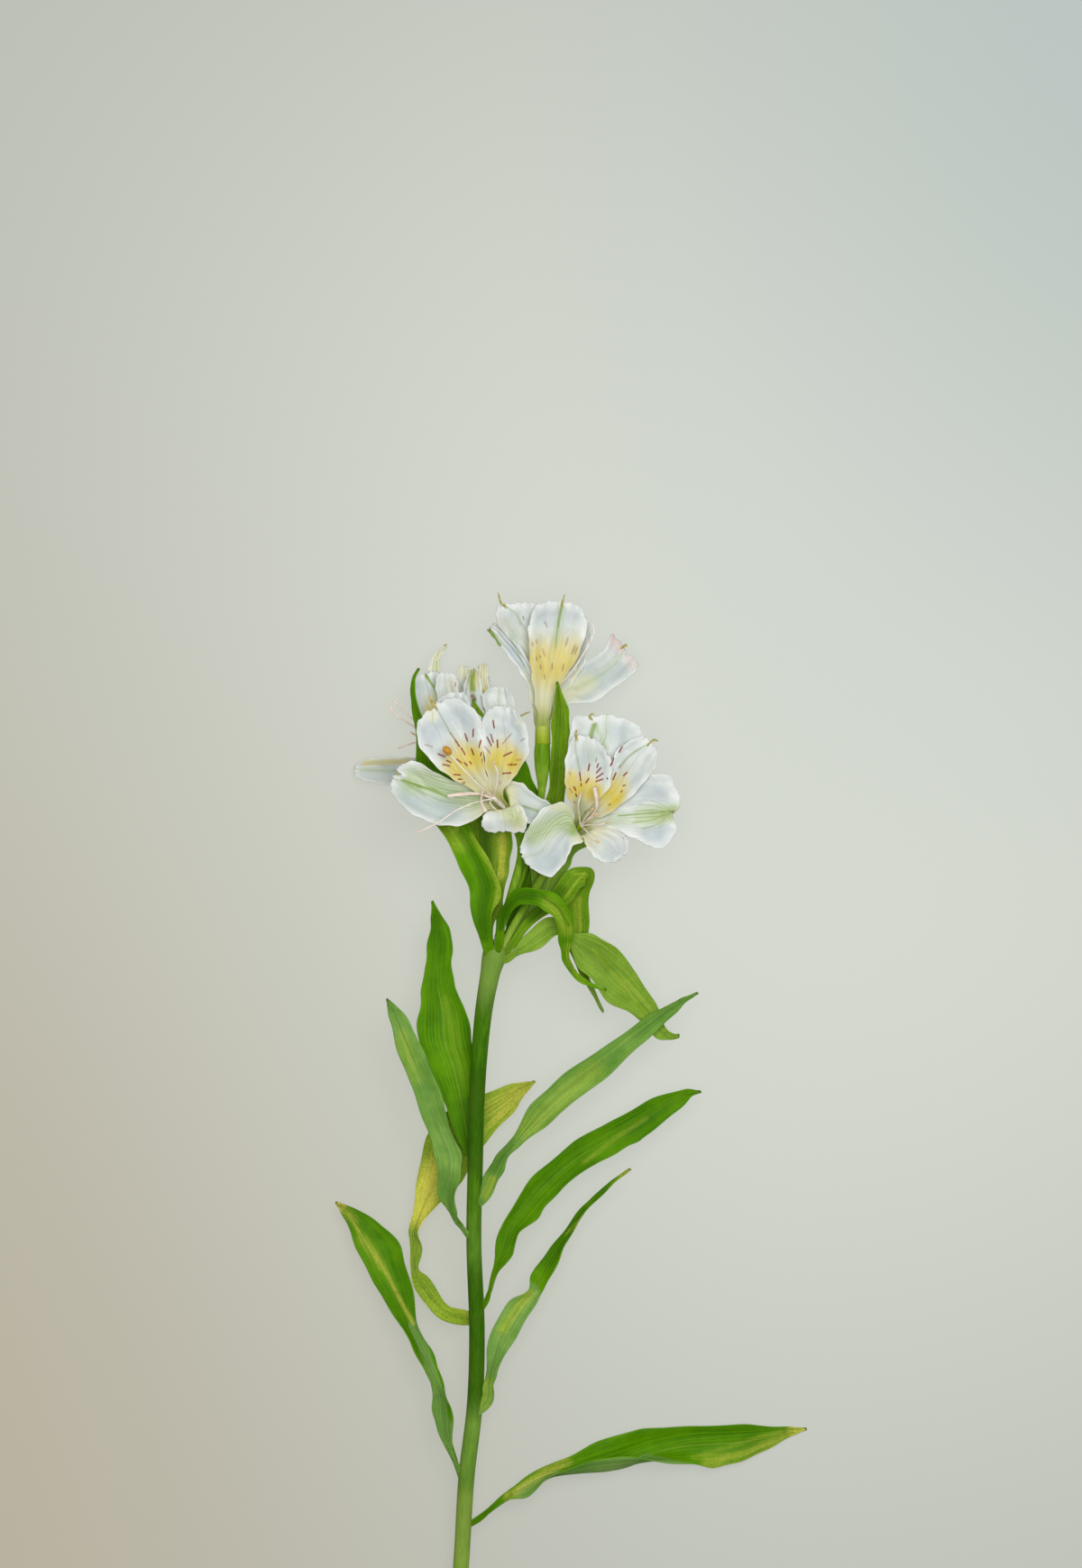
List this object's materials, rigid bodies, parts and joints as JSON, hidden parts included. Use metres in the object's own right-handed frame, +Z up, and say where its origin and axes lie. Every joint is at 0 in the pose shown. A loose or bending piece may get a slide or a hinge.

-------------------------

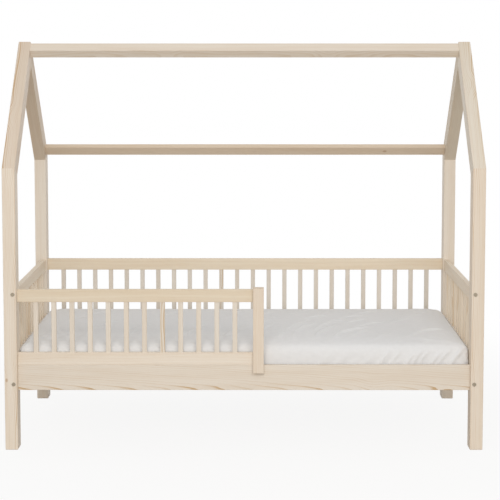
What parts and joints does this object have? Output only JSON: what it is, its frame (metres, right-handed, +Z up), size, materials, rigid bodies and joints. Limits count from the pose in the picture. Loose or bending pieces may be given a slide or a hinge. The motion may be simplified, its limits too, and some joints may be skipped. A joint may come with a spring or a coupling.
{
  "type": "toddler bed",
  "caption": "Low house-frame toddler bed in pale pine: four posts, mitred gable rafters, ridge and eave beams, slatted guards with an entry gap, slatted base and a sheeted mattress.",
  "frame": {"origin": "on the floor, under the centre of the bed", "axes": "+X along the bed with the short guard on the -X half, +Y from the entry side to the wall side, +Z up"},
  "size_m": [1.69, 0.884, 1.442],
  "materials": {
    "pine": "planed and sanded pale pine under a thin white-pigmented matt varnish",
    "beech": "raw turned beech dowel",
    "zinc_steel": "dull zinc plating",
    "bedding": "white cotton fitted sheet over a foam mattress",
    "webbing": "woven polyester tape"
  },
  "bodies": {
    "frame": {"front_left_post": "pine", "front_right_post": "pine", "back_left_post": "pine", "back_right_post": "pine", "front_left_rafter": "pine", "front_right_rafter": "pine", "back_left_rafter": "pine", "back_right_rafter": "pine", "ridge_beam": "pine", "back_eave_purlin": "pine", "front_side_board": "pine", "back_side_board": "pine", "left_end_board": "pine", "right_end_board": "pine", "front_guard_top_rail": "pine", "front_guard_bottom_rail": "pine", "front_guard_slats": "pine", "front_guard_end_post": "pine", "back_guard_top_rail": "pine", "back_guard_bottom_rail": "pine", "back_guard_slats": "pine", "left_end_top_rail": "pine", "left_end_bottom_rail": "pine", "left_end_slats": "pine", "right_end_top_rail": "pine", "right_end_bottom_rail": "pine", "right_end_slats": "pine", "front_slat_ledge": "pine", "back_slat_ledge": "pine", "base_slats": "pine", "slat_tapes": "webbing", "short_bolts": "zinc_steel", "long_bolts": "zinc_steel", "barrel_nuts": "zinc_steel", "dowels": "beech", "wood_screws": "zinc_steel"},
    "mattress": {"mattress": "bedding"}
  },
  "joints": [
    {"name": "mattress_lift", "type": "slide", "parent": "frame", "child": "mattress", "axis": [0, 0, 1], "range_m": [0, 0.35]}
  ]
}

-------------------------

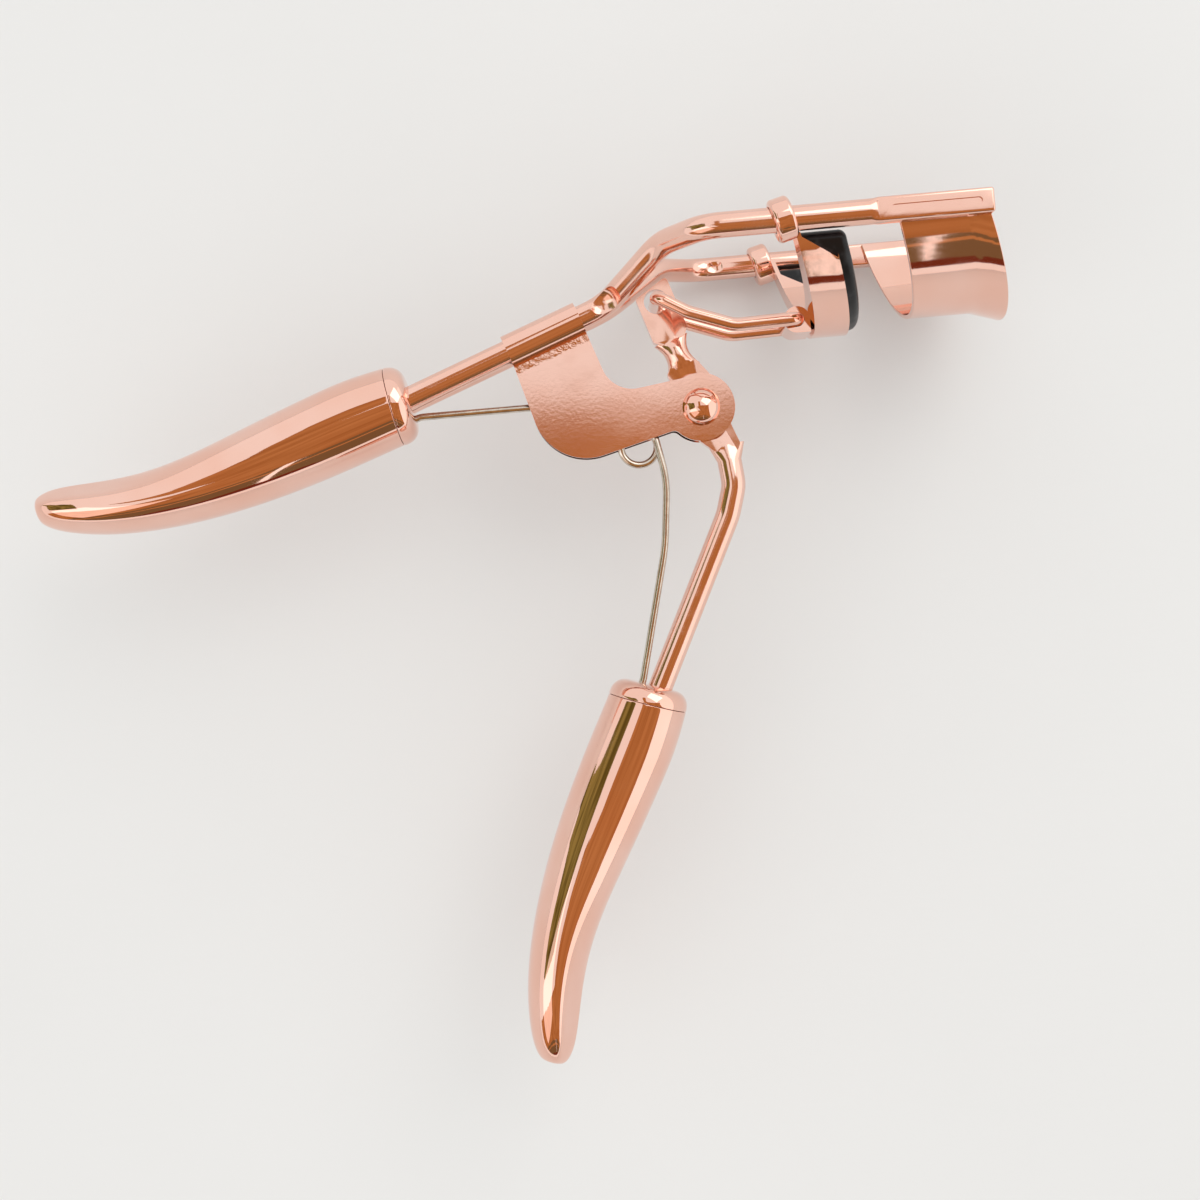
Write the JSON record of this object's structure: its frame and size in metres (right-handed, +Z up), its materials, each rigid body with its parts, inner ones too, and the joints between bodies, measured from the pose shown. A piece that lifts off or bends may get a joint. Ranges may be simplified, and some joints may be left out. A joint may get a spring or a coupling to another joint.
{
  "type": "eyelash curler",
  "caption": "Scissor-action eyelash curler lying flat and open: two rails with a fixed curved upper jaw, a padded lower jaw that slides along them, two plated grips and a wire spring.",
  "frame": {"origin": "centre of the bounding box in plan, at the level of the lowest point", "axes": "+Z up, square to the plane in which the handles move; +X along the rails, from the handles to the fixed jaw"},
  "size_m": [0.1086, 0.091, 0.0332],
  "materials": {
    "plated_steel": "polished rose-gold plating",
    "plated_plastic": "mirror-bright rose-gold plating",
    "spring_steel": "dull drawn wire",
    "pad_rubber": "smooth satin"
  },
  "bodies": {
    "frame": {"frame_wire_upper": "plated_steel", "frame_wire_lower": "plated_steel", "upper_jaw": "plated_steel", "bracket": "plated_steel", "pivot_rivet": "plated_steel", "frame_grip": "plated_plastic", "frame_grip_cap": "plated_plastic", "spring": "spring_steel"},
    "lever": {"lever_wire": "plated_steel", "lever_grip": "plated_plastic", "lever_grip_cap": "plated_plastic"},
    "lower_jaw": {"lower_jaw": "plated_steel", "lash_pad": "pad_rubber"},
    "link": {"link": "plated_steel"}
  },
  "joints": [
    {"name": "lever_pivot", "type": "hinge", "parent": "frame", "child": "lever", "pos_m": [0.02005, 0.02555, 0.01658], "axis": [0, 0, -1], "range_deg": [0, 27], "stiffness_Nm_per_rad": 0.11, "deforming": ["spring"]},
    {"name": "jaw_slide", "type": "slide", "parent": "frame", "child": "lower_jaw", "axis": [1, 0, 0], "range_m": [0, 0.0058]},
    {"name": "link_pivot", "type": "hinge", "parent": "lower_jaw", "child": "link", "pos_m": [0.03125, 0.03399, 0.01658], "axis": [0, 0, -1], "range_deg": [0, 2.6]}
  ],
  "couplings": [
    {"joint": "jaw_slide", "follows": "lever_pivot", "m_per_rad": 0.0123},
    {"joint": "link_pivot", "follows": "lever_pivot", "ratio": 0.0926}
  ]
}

-------------------------

The problem → Find all the lines containing "handed" in the material, then copy them.

Result below →
List this object's materials, rigid bodies, parts and joints as JSON, hidden parts included. Use metres in the object's own right-handed frame, +Z up, and say where its origin and axes lie. Every joint is at 0 in the pose shown. A loose or bending piece may get a slide or a hinge.
What parts and joints does this object have? Output only JSON: what it is, its frame (metres, right-handed, +Z up), size, materials, rigid bodies and joints. Limits count from the pose in the picture. Loose or bending pieces may be given a slide or a hinge. The motion may be simplified, its limits too, and some joints may be skipped. A joint may come with a spring or a coupling.
Write the JSON record of this object's structure: its frame and size in metres (right-handed, +Z up), its materials, each rigid body with its parts, inner ones too, and the joints between bodies, measured from the pose shown. A piece that lifts off or bends may get a joint. Ranges may be simplified, and some joints may be left out. A joint may get a spring or a coupling to another joint.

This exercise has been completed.